Still, by the standards of many tourist developments, Dellis Cay is circumspect and discreet. Club Med’s incursion into Providenciales Island about a decade ago launched a development wave, but local officials (the TCI are a British overseas territory) have resisted cheap construction to date. Likewise, in enlisting top design talent and following a well-controlled plan, Kinay has ensured that his island will at least begin its new life as a bastion of aesthetic civility.

“Dellis Cay is a set of variations on a common theme of tastefully restrained modernism.”

Ettensperger identifies one component of Dellis Cay’s clientele as relatively young achievers and jet-setters who have done everything already; “they’ve stayed at the best hotels in the world, gone to the Pyramids, seen cathedrals and museums … What they need,” he believes, “is a place to do nothing and see nothing.”

In a cultural and economic climate where the excesses of a Marie-Antoinettish era now appear embarrassing or worse, it’s refreshing to see a place where serenity is the highest luxury.

Dellis Cay is not a place for the fake or the frantic; it rises above the sort of desperation that pursues opulence to the point of ostentation.

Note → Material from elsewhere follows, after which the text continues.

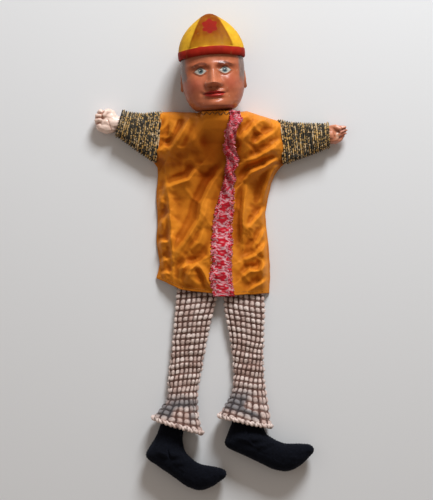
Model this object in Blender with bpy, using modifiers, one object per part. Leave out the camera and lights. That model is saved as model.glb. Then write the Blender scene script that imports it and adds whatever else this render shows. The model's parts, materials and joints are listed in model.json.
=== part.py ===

This is an island for the confident and the responsible, a refuge from the loudness of the world. It speaks to both the epicure and the Zen practitioner inside every world-weary resident.

Once construction is complete, Dellis Cay will also present a long-term challenge to its residents and management to act as honourable stewards of its site. The presence of human beings and their resources mean that this island has lost one form of virginity, but its aesthetic is designed to remain pristine, and its operation has the chance to remain principled.